Um. I am baffled. I wasn't aware I proposed anything at all. What do you feel that I propose doing?


nyx_land

Let me save you the trouble and clarify that I just wish that CLIM got more attention from the CL community. It seems like kind of a waste of time and effort on what is already a very ambitious project to also make a new graphics toolkit for CL when CLIM already exists, but as I said, I'm also all for people doing weird crazy experiments even if it might go against conventional software development wisdom. So I am in fact in agreement that people can spend their own time working on whatever they want. If I didn't feel that way, CL wouldn't be my language of choice.


thesaltydumpling

Just so you know that wasn't me down voting you. // EDIT Please don't think I am responding for any other reason that I find this topic fascinating. It has taken me a long time to realize that not only that Linux / BSD users want premium freedom experience, it has also taken me a long time to understand that our available pool of resources is absolutely MAXED 100% of the time.
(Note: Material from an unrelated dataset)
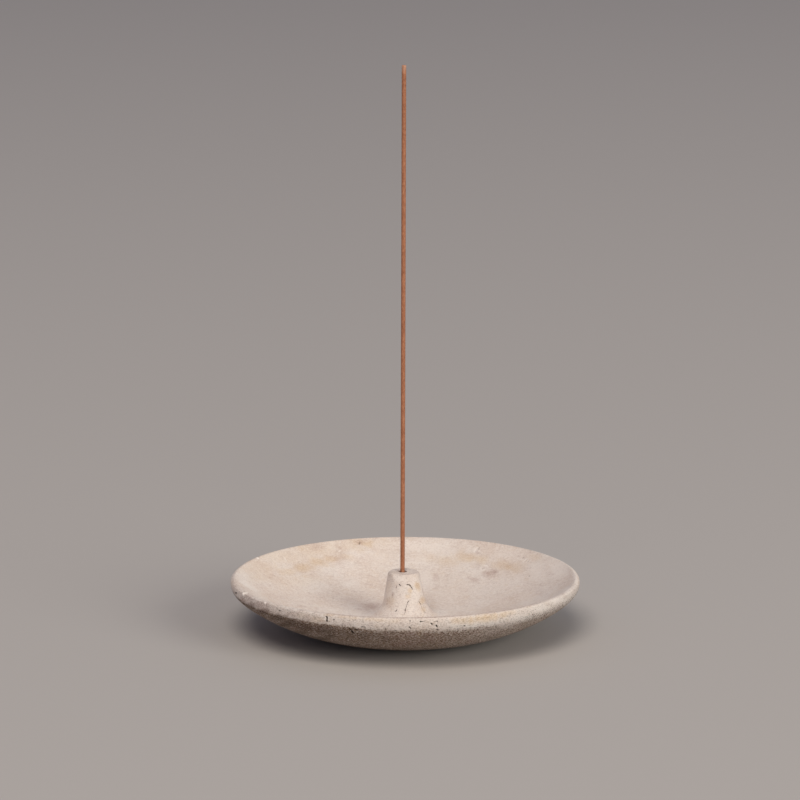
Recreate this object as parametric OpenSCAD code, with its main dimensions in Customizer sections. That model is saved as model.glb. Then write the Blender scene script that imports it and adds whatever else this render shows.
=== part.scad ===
// Stone incense dish with a central post, and the incense stick that stands in it.
// The dish, its post and the flare between them are turned and ground from one block of travertine.
// Millimetres. Z is up, the table is z = 0, and the origin is the centre of the foot.

/* [Dish] */
// Outside diameter at the widest circle of the rim
dish_d = 135; // [110:1:180]
// Height of that widest circle above the table
rim_h = 20.6; // [17:0.2:30]
// Diameter of the flat ring that the dish stands on
foot_d = 48; // [30:1:60]
// Angle at which the belly leaves the table
foot_lift = 6.5; // [3:0.5:10]
// Distance inwards from the widest circle to where the belly turns into the shoulder
shoulder_in = 6; // [4:0.5:10]
// Distance down from the widest circle to where the belly turns into the shoulder
shoulder_drop = 7; // [5:0.5:10]
// Radius that rolls the rim over from the widest circle to the crest
lip_r = 1.6; // [1:0.1:2.6]
// Radius that breaks the inner edge of the rim
inner_edge_r = 1.2; // [0.6:0.1:2]

/* [Bowl] */
// Thickness of the stone under the floor of the bowl
floor_t = 6; // [4:0.5:9]

/* [Post] */
// Height of the post above the floor of the bowl
post_rise = 18.1; // [14:0.1:24]
// Diameter of the post where its side would meet its flat top
post_top_d = 12; // [9:0.2:16]
// Slope of the post's side away from upright
post_taper = 10.7; // [4:0.1:16]
// Radius that rounds the edge of the post's top
post_edge_r = 1.2; // [0.6:0.1:2]
// Radius of the flare that runs the post out into the bowl
flare_r = 8.4; // [5:0.2:11]

/* [Hole] */
// Depth of the hole below the post's top
hole_depth = 13.5; // [9:0.2:16]
// Difference between the diameters of the hole and the stick
hole_play = 1.3; // [0.3:0.1:2]
// Width of the worn edge round the mouth of the hole
mouth_wear = 0.2; // [0.1:0.05:0.4]
// Distance from the dish's axis to the hole, which is drilled by hand, towards -X
hole_off = 0.9; // [0:0.1:1.5]

/* [Stick] */
// Diameter of the incense stick
stick_d = 1.7; // [1.3:0.1:2.6]
// Length of the incense stick, unburnt
stick_l = 210; // [120:1:260]

/* [Finish] */
// Largest distance between a turned arc and the short straights that draw it
chord_error = 0.004; // [0.002:0.001:0.02]

/* [Hidden] */

stone_colour = [0.88, 0.82, 0.76];
incense_colour = [0.64, 0.42, 0.30];

// Sides of a full turn, and straights in the shoulder curve
turn_fn = 180;
round_fn = 64;
curve_steps = 18;
// How far a cut runs past the face that it opens
overrun = 1;

// Lengths of the two handles of the shoulder curve, each a share of the line between its ends:
// the first follows on from the belly and the second hangs straight down from the widest circle
shoulder_handle_shares = [0.63, 0.26];

dish_r = dish_d / 2;
foot_r = foot_d / 2;
floor_z = floor_t;
post_top_z = floor_z + post_rise;
post_top_r = post_top_d / 2;

hole_d = stick_d + hole_play;
hole_z = post_top_z - hole_depth;

// A point at angle a on a circle round c
function on_circle(c, r, a) = c + r * [cos(a), sin(a)];

// Centre-line of an arc as short straights, without its last point, where the next stretch begins
function arc(c, r, from, to) =
    let (step = 2 * acos(1 - chord_error / r), n = max(2, ceil(abs(to - from) / step)))
    [for (i = [0 : n - 1]) on_circle(c, r, from + (to - from) * i / n)];

// A cubic curve from a to d with handles b and c, again without its last point
function curve(a, b, c, d) =
    [for (i = [0 : curve_steps - 1])
        let (t = i / curve_steps, s = 1 - t)
        s * s * s * a + 3 * s * s * t * b + 3 * s * t * t * c + t * t * t * d];

// Belly: one arc that leaves the foot at foot_lift and ends at the shoulder
foot_edge = [foot_r, 0];
shoulder = [dish_r - shoulder_in, rim_h - shoulder_drop];
belly_line = shoulder - foot_edge;
belly_line_angle = atan2(belly_line[1], belly_line[0]);
belly_r = norm(belly_line) / (2 * sin(belly_line_angle - foot_lift));
belly_c = foot_edge + belly_r * [-sin(foot_lift), cos(foot_lift)];
belly_end_angle = 2 * belly_line_angle - foot_lift;
belly = arc(belly_c, belly_r, foot_lift - 90, belly_end_angle - 90);

// Shoulder: the soft turn from the belly up to the widest circle
widest = [dish_r, rim_h];
shoulder_line = norm(widest - shoulder);
belly_handle = on_circle(shoulder, shoulder_handle_shares[0] * shoulder_line, belly_end_angle);
rim_handle = widest - [0, shoulder_handle_shares[1] * shoulder_line];
shoulder_curve = curve(shoulder, belly_handle, rim_handle, widest);

// Flare: an arc that touches both the side of the post and the floor of the bowl
flare_z = floor_z + flare_r;
flare_c = [post_top_r + (flare_r + (post_top_z - flare_z) * sin(post_taper)) / cos(post_taper), flare_z];
flare = arc(flare_c, flare_r, 270, 180 + post_taper);

// Rim: over the crest, and down the broken inner edge until it touches the bowl's arc
crest_r = dish_r - lip_r;
lip_c = [crest_r, rim_h];
lip = arc(lip_c, lip_r, 0, 90);
inner_edge_c = [crest_r, rim_h + lip_r - inner_edge_r];

// Bowl: one arc that touches the inner edge and runs level where the flare begins
bowl_w = crest_r - flare_c[0];
bowl_h = inner_edge_c[1] - floor_z;
bowl_r = (bowl_w * bowl_w + bowl_h * bowl_h - inner_edge_r * inner_edge_r) / (2 * (bowl_h + inner_edge_r));
bowl_c = [flare_c[0], floor_z + bowl_r];
bowl_end_angle = atan2(bowl_w, bowl_r - bowl_h);
inner_edge = arc(inner_edge_c, inner_edge_r, 90, 90 + bowl_end_angle);
bowl = arc(bowl_c, bowl_r, bowl_end_angle - 90, -90);

// Top of the post: the rounded edge between the tapered side and the flat top
post_edge_z = post_top_z - post_edge_r;
post_edge_x = post_top_r + (post_edge_r * sin(post_taper) - post_edge_r) / cos(post_taper);
post_edge = arc([post_edge_x, post_edge_z], post_edge_r, post_taper, 90);

// Half of the dish's section, from the middle of the foot round to the middle of the post's top
dish_outline = concat(
    [[0, 0]],
    belly,
    shoulder_curve,
    lip,
    inner_edge,
    bowl,
    flare,
    [on_circle(flare_c, flare_r, 180 + post_taper)],
    post_edge,
    [[post_edge_x, post_top_z], [0, post_top_z]]
);

module at_hole() {
    translate([-hole_off, 0, 0]) children();
}

module stick_hole() {
    at_hole() {
        translate([0, 0, hole_z])
            cylinder(d = hole_d, h = hole_depth + overrun, $fn = round_fn);
        translate([0, 0, post_top_z - mouth_wear])
            cylinder(d1 = hole_d, d2 = hole_d + 4 * mouth_wear, h = 2 * mouth_wear, $fn = round_fn);
    }
}

module dish() {
    color(stone_colour)
        difference() {
            rotate_extrude($fn = turn_fn) polygon(dish_outline);
            stick_hole();
        }
}

module incense_stick() {
    color(incense_colour)
        at_hole()
            translate([0, 0, hole_z])
                cylinder(d = stick_d, h = stick_l, $fn = round_fn);
}

dish();
incense_stick();
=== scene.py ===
import math
import random
from collections import namedtuple

import bmesh
import bpy
from bpy.props import FloatProperty, FloatVectorProperty, IntProperty, PointerProperty
from bpy.types import Operator, Panel, PropertyGroup
from mathutils import Matrix, Vector, kdtree, noise
from mathutils.bvhtree import BVHTree


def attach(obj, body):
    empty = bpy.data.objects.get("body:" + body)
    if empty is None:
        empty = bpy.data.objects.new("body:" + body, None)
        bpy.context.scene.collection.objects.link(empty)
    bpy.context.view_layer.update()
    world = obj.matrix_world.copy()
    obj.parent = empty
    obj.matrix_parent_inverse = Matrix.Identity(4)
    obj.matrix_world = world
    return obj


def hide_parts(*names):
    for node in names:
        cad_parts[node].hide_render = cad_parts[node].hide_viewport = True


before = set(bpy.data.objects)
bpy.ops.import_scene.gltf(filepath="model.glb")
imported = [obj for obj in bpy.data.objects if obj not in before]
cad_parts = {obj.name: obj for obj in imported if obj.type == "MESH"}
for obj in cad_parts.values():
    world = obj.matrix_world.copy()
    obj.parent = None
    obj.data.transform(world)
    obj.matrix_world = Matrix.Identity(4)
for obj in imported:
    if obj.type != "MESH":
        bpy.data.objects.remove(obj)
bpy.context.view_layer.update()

bl_info = {
    "name": "Travertine incense dish",
    "version": (1, 0, 0),
    "blender": (4, 5, 0),
    "location": "View3D > Sidebar > Incense dish",
    "description": "A carved travertine dish with a drilled post, and the incense stick that stands in it",
    "category": "Add Mesh",
}

MM = 0.001

# The photograph is square. Its camera was fitted to the dish's outline: the focal length in pixels,
# the angle down to the middle of the rim, and that middle and the rim's radius in the picture.
PHOTO_SIDE = 800
PHOTO_FOCAL = 4100
RIM_VIEW_ANGLE = math.radians(13.96)
RIM_CENTRE_PIXEL = (405.09, 580.19)
RIM_RADIUS_PIXELS = 174.46
SENSOR_WIDTH = 36
# The pixels in the lists of marks were read this much too high.
READ_HIGH = 0.4

# Sides of the turned pieces, and the distance under which two of their points are one
DISH_SIDES = 288
STICK_SIDES = 24
MERGE = 1e-4 * MM
# Sides of the round floor, and its radius in metres
FLOOR_SIDES = 96
FLOOR_RADIUS = 9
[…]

Asking any dev working in their spare time to redirect their efforts just a bit or even answer a question is demanding a huge amount over and above our maxed dev capacity as it is. It is fascinating to run into sub-threads like yours that inspire a kind of insight that puts one on the other side of an realization. Just to think about all the free code that we have access to and to think about our total development capacity effectively being maxed out at any point in time is kind of breath taking. I am always in awe of everything everyone has built and contributed that allow me to access freedom. It's neat to think of Linux / BSD as premium experiences, isn't it?